Just as critically, the loss and damage issues that took over talks in Glasgow aren’t going anywhere. And if there’s one theme that now dominates climate activism across continents, it’s the demand for real justice. The challenge for activists in Global North nations and bodies like the US, UK, and EU will be to push their governments to listen to the demands of the countries and their own communities living with drought, cyclones, and more.

There is a window open here. COP 26 created a vague process of ministerial dialogues to address loss and damage, starting in 2022. These can either be a bureaucratic non-exercise or a creative move to find new paths to support the millions hit hard by climate impacts and do the work of loss and damage by some other name or mechanism. Our challenge is to ensure it’s the latter.

The final decision also calls on nations to come back next year with the kind of ambitious 2030 targets that actually put us on the path to 1.5 degrees, a clear challenge to major economies like Australia, Brazil, Russia, and New Zealand whose current commitments fall way short of that goal. So far, Australia for one is digging its heels in and refusing to increase its commitments further, and it will be up to activists in these nations to force their governments to change course.

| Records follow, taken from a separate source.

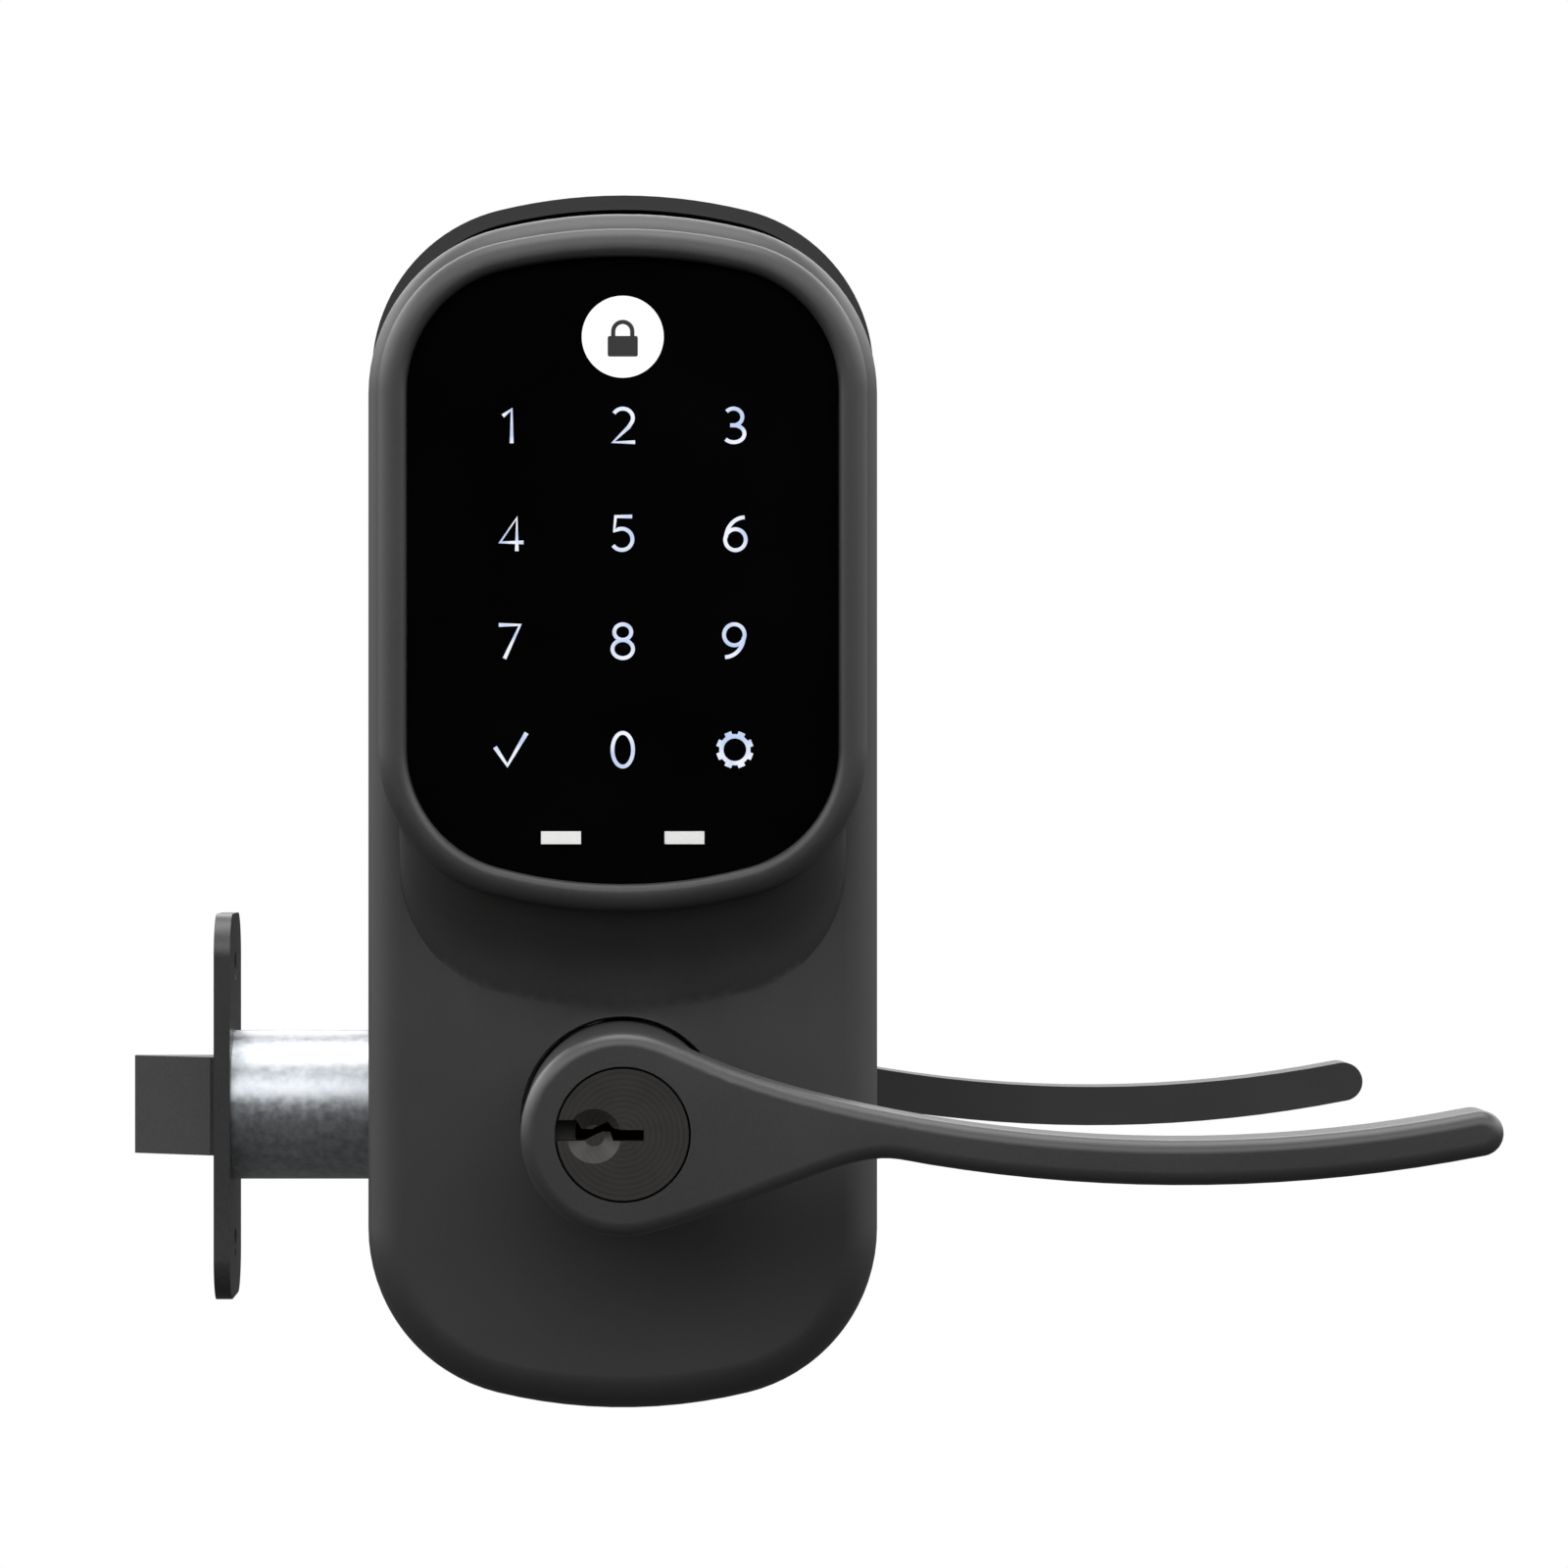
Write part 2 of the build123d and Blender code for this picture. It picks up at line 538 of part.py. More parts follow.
# steel tube behind the faceplate, opening into a flat case round the hub
with BuildPart() as latch_case:
    disc(edge_plane(TUBE_END), TUBE_R, TUBE_END - EDGE - FACEPLATE_T)
    disc(edge_plane(TUBE_END), TUBE_BORE_R, 40.0, mode=Mode.SUBTRACT)
    block(edge_plane(CASE_END), CASE_DEEP, CASE_TALL, CASE_END - TUBE_END)
    block(
        edge_plane(CASE_END - CASE_WALL),
        CASE_DEEP - 2 * CASE_WALL,
        CASE_TALL - 2 * CASE_WALL,
        CASE_END - TUBE_END - 2 * CASE_WALL,
        mode=Mode.SUBTRACT,
    )
    block(edge_plane(-20.0), 5.0, 8.0, 4.0, [(18.4 - BORE_MID, -7.0)], Mode.SUBTRACT)
    disc(inner(-DOOR), 7.0 + FIT, DOOR, mode=Mode.SUBTRACT)
save(latch_case, "latch_case")

# bevelled bolt with the tail that the hub's cam pulls
with BuildPart() as latch_bolt:
    with BuildSketch(Plane.XY.offset(-BOLT_TALL / 2)):
        Polygon(
            (EDGE - THROW, BOLT_FAR),
            (EDGE - THROW, BOLT_FAR - 2.0),
            (EDGE - 1.0, BOLT_NEAR),
            (-46.0, BOLT_NEAR),
            (-46.0, BOLT_FAR),
            align=None,
        )
    extrude(amount=BOLT_TALL)
    with BuildSketch(Plane.XZ.offset(-17.0)):
        Polygon(
            (-46.5, 4.8),
            (-46.5, 7.3),
            (-21.5, 7.9),
            (-21.5, 10.2),
            (5.0, 10.2),
            (5.0, 7.7),
            (-18.5, 7.7),
            (-18.5, 4.8),
            align=None,
        )
    extrude(amount=-2.8)
    with BuildSketch(Plane.XZ.offset(-17.0)):
        Polygon((2.7, 7.7), (5.0, 7.7), (5.0, 10.2), (2.7, 10.2), align=None)
    extrude(amount=-7.3)
save(latch_bolt, "latch_bolt")

PLUNGER_MID = (PLUNGER_NEAR + PLUNGER_FAR) / 2 - BORE_MID
with BuildPart() as deadlatch_plunger:
    block(edge_plane(-50.0), PLUNGER_FAR - PLUNGER_NEAR, 8.0, BACKSET + THROW - 50.6, [(PLUNGER_MID, 0)])
    fillet(deadlatch_plunger.edges().filter_by(Axis.X).sort_by(Axis.Y)[-2:], 3.0)
save(deadlatch_plunger, "deadlatch_plunger")

with BuildPart() as latch_spring:
    with BuildLine():
        coil = Helix(3.1, 21.7, 2.9, center=(-23.6, 21.2, -1.9), direction=(-1, 0, 0))
    with BuildSketch(Plane(origin=coil @ 0, z_dir=coil % 0)):
        Circle(0.4)
    sweep(path=coil, is_frenet=True)
save(latch_spring, "latch_spring")

# hub with a cam; the square spindle passes through it
with BuildPart() as latch_hub:
    disc(inner(14.4 - DOOR), 7.0, 15.7)
    block(inner(20.3 - DOOR), 4.0, 6.0, 4.0, [(0, 7.4)])
    block(inner(14.4 - DOOR), SPINDLE + 0.2, SPINDLE + 0.2, 15.7, mode=Mode.SUBTRACT)
save(latch_hub, "latch_hub")

# ---- through the door -----------------------------------------------------------------------------
with BuildPart() as spindle:
    block(outer(22.0), SPINDLE, SPINDLE, -(DOOR + 44.0))
    disc(outer(22.0), SPINDLE_BORE_R, -(DOOR + 44.0), mode=Mode.SUBTRACT)
save(spindle, "spindle")

INSIDE_BOLTS = [(-x, z) for x, z in BOLT_PLACES]
with BuildPart() as through_bolts:
    disc(inner(2.1), 4.4, 2.6, INSIDE_BOLTS)
    disc(inner(2.1), 2.4, -(DOOR + 12.0), INSIDE_BOLTS)
    block(inner(3.4), 1.2, 5.2, 2.0, INSIDE_BOLTS, Mode.SUBTRACT)
save(through_bolts, "through_bolts")

LEAD_R = 1.9
with BuildPart() as harness_lead:
    with BuildLine() as route:
        FilletPolyline(
            (LEAD_X, -14.0, 38.0),
            (LEAD_X, -10.0, 38.0),
            (LEAD_X, -10.0, LEAD_Z),
            (LEAD_X, DOOR + 9.2, LEAD_Z),
            (LEAD_X, DOOR + 9.2, 56.0),
            radius=(3.6, 6.0, 6.0),
        )
    with BuildSketch(Plane(origin=route.line @ 0, z_dir=route.line % 0)):
        Circle(LEAD_R)
    sweep(path=route.line)
save(harness_lead, "harness_lead")

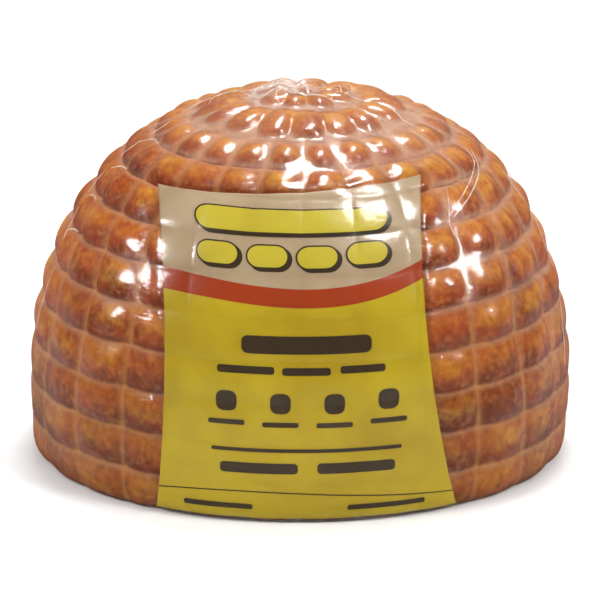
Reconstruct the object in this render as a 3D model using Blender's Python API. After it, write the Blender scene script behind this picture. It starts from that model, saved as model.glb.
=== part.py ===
"""Half a boneless cooked ham in a clear shrink bag, standing on its cut face, with a printed label in front.

Metres, +Z up. The origin is the middle of the flat cut face, +X is the long way of the oval plan,
and the label faces -Y. The dome is swept from one side outline. The cooking net's marks are relief
on it: meridian lines and rings pressed in, with the meat bulging between them.
"""

import math

import bmesh
import bpy
from mathutils import Vector

MM = 0.001

# The dome's outline, as if its plan were round: half widths and heights
HALF_WIDTH = 65.0 * MM
BASE_HALF_WIDTH = 60.0 * MM
WIDEST_HEIGHT = 18.0 * MM
HEIGHT = 89.3 * MM
FOOT_ROUNDING = (0.9, 0.3)  # share of the overhang, share of the widest height
CROWN_FULLNESS = (0.51, 0.72)  # share of the height above the widest level, share of the half width
OUTLINE_SAMPLES = 160

# The oval plan, and how far the crown leans towards +X for each metre of height
DEPTH_RATIO = 0.86
LEAN = 0.011

# The net: meridian strings round the ham, and rings at equal steps up its side
MERIDIANS = 25
MERIDIAN_BUNCHING = math.radians(3.0)
MERIDIAN_SPLAY = math.radians(7.0)
SPLAY_ARCS = (40.0 * MM, 85.0 * MM)
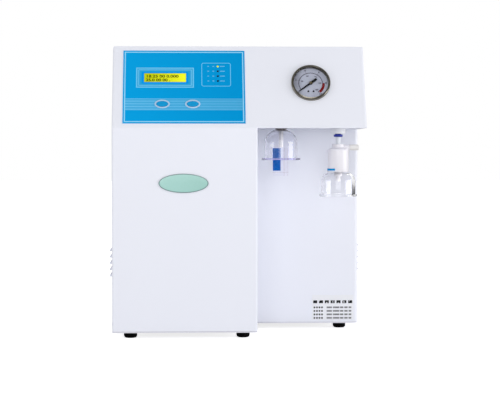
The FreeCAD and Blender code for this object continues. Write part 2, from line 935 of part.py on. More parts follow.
def indicator_leds():
    """Round lights that stand just out of the overlay, on leads from the control board."""
    nose = overlay_skin + led_stand
    shoulder = nose - led_length
    lead_radius = led_radius * 0.5
    rim = led_radius + led_rim
    lights = [turned([(0, -board_depth), (lead_radius, -board_depth), (lead_radius, shoulder),
                      (rim, shoulder),
                      (rim, shoulder + 1), (led_radius, shoulder + 1), (led_radius, nose, led_radius * 0.5),
                      (0, nose)], (led_from_left, 0, z), "-y", OVERLAY) for z in led_places()]
    piece("indicator_leds", group(*lights))


def key_cap(x):
    """An oval cap with a rim that the fascia retains, and a stem that reaches its switch."""
    gap = running_clearance * 2
    rim_front = sheet_gauge + gap
    rim_skin = 1
    stem_end = board_depth - switch_height - switch_button - key_travel - gap
    cap = oval(x, -overlay_skin - key_stand, key_rise, key_half_width, key_half_height,
               overlay_skin + key_stand + rim_front, OVERLAY)
    rim = oval(x, rim_front, key_rise, key_half_width + key_rim, key_half_height + key_rim, rim_skin, OVERLAY)
    return fuse(cap, rim, rod(x, rim_front, key_rise, key_stem_radius, stem_end - rim_front, "y", OVERLAY))


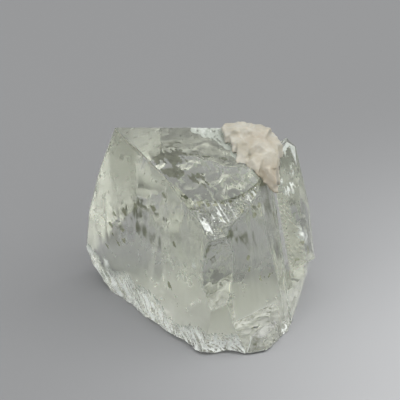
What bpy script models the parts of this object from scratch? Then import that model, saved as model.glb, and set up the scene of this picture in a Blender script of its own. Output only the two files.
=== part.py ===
"""A clear topaz crystal, broken from its rock, with a cream patch of feldspar grown into its top.

The crystal is a rhombic prism with a roof, bounded by flat growth faces. Everything broken or worn on it
is a relief: a block whose inner side carries chips, ribs or steps is cut from the crystal.
Metres, +Z up. X runs along the crest of the roof, -Y is the front, and the broken base rests on Z = 0.
"""

import math

import bmesh
import bpy
import numpy as np
from mathutils import Matrix, Vector

MM = 0.001
OBJECT_NAME = "topaz_crystal_specimen"

GRID = 1.15 * MM                # spacing of the points in every relief
SLIVER = 0.003 * MM             # points closer together than this are one
GAP = 0.3 * MM                  # clearance between the topaz and the feldspar
FAR = 12.0                      # mm from a broken face to the flat outer side of the block that cuts it

CREST = (-11.1, 1.9, 25.0)      # left end of the crest of the roof, in mm
MARGIN = 2.0                    # mm of stock left outside a broken face for its relief to be cut from
STOCK = 30.0                    # half side in mm of the cube the growth faces are cut from

# Flat faces: compass angle of the outward direction from +X, its tilt upward, a point in mm on the face.
GROWTH_FACES = {
    "roof_front": (270.0, 68.0, CREST),
    "roof_back": (90.0, 46.4, CREST),
    "front_right": (311.0, 10.5, (11.6, -7.8, 0.3)),
    "right": (347.5, 12.0, (11.3, -7.8, 0.3)),
    "back_left": (123.8, 15.2, CREST),
    "back_right": (48.0, 10.0, (13.5, 6.2, 4.0)),
    "bevel": (233.6, 26.0, (-6.5, -3.6, 22.8)),
}
SIDE_CRYSTAL = {
    "front": (292.0, 12.0, (11.2, -2.6, 14.0)),
    "flank": (328.0, 24.0, (12.3, -1.0, 14.0)),
    "left": (225.0, 4.0, (9.6, -1.0, 18.0)),
    "right": (350.0, 12.5, (14.35, 2.0, 8.8)),
    "right_low": (350.0, 6.5, (14.25, 4.9, 11.5)),
    "back": (75.0, 4.0, (12.0, 5.5, 10.0)),
    "tip_front": (285.0, 52.0, (10.8, 1.6, 22.45)),
    "tip_right": (10.0, 46.0, (10.8, 1.6, 22.45)),
    "tip_left": (170.0, 50.0, (10.8, 1.6, 22.45)),
    "under": (340.0, -40.0, (14.4, 2.0, 5.0)),
    "foot": (0.0, -90.0, (0.0, 0.0, 1.0)),
}
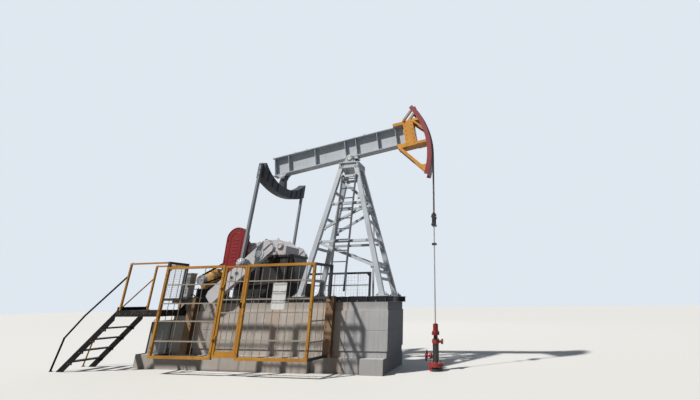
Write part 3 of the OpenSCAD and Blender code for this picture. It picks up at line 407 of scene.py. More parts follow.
PALE = ((0.46, 0.5, 0.545), (0.37, 0.405, 0.445))
FENCE = ((0.47, 0.228, 0.03), (0.31, 0.135, 0.022))
# Painted highlight: a pale tan for the top struts of the head, standing in for sunlight on their upper faces
STRUT_HIGHLIGHT = ((0.43, 0.37, 0.33), (0.33, 0.27, 0.23))
RODS = ((0.33, 0.31, 0.26), (0.25, 0.23, 0.19))
FRAMES = ((0.024, 0.031, 0.042), (0.038, 0.046, 0.058))
CASING = ((0.018, 0.018, 0.02), (0.026, 0.026, 0.028))
M = {
    "concrete": make_concrete(),
    "pale": paint("pale_grey_paint", *PALE, dirt=0.4, seed=1),
    "crank": paint("crank_white_paint", (0.56, 0.55, 0.575), (0.47, 0.465, 0.49), dirt=0.35, seed=14),
    # Painted shade: the pitmans are a darker grey than their pale paint, which shows only at their lit lower
    # end
    "pitman": paint("pitman_grey_painted_shade", (0.25, 0.272, 0.3), (0.19, 0.208, 0.23), wear=0.4, dirt=0.3, seed=21,
                    coats=(((("Z", 2.4, 2.72),), PALE),)),
    "grey": paint("machine_grey_paint", (0.33, 0.35, 0.365), (0.23, 0.245, 0.26), wear=0.6, dirt=0.6, seed=2),
    "gearbox": paint("gearbox_two_tone_paint", (0.53, 0.51, 0.525), (0.45, 0.435, 0.45), wear=0.4, dirt=0.28,
                     seed=9, coats=(((("Z", 0.0, 2.876),), CASING),)),
    "dark": paint("dark_grey_paint", (0.024, 0.026, 0.031), (0.044, 0.046, 0.052), wear=0.55, dirt=0.4,
                  seed=3, shine=0.14),
    "navy": paint("dark_navy_paint", (0.022, 0.029, 0.04), (0.036, 0.044, 0.056), wear=0.35, dirt=0.2,
                  seed=17, gloss=(0.5, 0.75)),
    "slate": paint("slate_grey_paint", (0.055, 0.064, 0.076), (0.08, 0.088, 0.098), dirt=0.25, seed=12),
    "well": make_well(),
    "black": paint("black_paint", (0.008, 0.008, 0.009), (0.016, 0.015, 0.015), wear=0.3, dirt=0.15, seed=4,
                   gloss=(0.6, 0.85), shine=0.05),
    "grating": make_grating(),
    "yellow": paint("yellow_safety_paint", *FENCE, wear=0.9, dirt=0.75, seed=5),
    # Painted highlight: the top struts of the head are painted a pale tan where sunlight falls on them
    "head": paint("head_yellow_paint", (0.64, 0.3, 0.04), (0.44, 0.185, 0.026), wear=0.8, dirt=0.7, seed=22,
                  coats=(((("Z", 6.89, 7.4),), STRUT_HIGHLIGHT),)),
    "fence": paint("fence_paint", *FENCE, wear=0.9, dirt=0.75, seed=18, coats=(
        ((("X", -4.188, -2.582), ("Z", 0.421, 2.439)), RODS),
        ((("X", -1.828, -0.142), ("Z", 0.421, 2.439)), RODS),
        ((("X", -4.26, -4.18), ("Z", 2.501, 2.7)), FRAMES))),
    "gate": paint("gate_paint", *FENCE, wear=0.9, dirt=0.75, seed=19, coats=(
        ((("X", -2.455, -1.955), ("Z", 0.541, 2.429)), RODS),)),
    "side": paint("side_panel_paint", *FRAMES, wear=0.6, dirt=0.4, seed=20, coats=(
        ((("X", -4.5, -3.9), ("Y", -1.469, -1.001), ("Z", 0.421, 2.574)), RODS),
        ((("X", -0.4, 0.3), ("Y", -1.469, -0.881), ("Z", 0.421, 2.439)), RODS))),
    "red": paint("brick_red_paint", (0.255, 0.022, 0.018), (0.165, 0.018, 0.017), wear=0.45, dirt=0.4,
                 seed=6),
    "guard": paint("belt_guard_red", (0.235, 0.013, 0.015), (0.165, 0.012, 0.014), wear=0.4, dirt=0.25,
                 seed=13),
    "arc": paint("faded_red_paint", (0.285, 0.06, 0.066), (0.215, 0.042, 0.048), wear=0.45, dirt=0.35,
                 seed=16),
    "brown": paint("yellow_brown_paint", (0.52, 0.3, 0.075), (0.33, 0.19, 0.06), wear=0.6, seed=7),
    "white": paint("white_plate_enamel", (0.72, 0.72, 0.7), (0.62, 0.62, 0.6), wear=0.25, dirt=0.35, seed=8),
    "band": paint("sign_band_paint", (0.42, 0.42, 0.43), (0.35, 0.35, 0.36), wear=0.3, dirt=0.4, seed=11),
    "rust": make_rust(),
    "column": paint("weathered_brown_steel", (0.3, 0.195, 0.115), (0.17, 0.095, 0.05), wear=0.8, dirt=0.8,
                    seed=15, gloss=(0.7, 0.9)),
    "steel": make_steel("turned_steel", (0.42, 0.42, 0.42)),
    "bolt": make_steel("bolt_steel", (0.22, 0.2, 0.185), 0.4, 0.65),
    "rope": make_rope(),
}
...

If there’s one single in-a-nutshell takeaway from Glasgow it’s this: There’s reason for anger, but there’s also reason for hope. If we keep fighting. There was a whole lot of talk at the summit with a lot of leaders looking at net zero by 2050 as the goal on the horizon that might actually prevent the worst. What there wasn’t a lot of was real, concrete plans to get there and for governments to make good on their promises. The political will to do so depends largely on the political pressure from grassroots activists continuing all the way to COP 27 next year and beyond. And that depends on us.

It’s not the final victory we’d hoped for. But in this fight for our future, we’ll take it for the moment.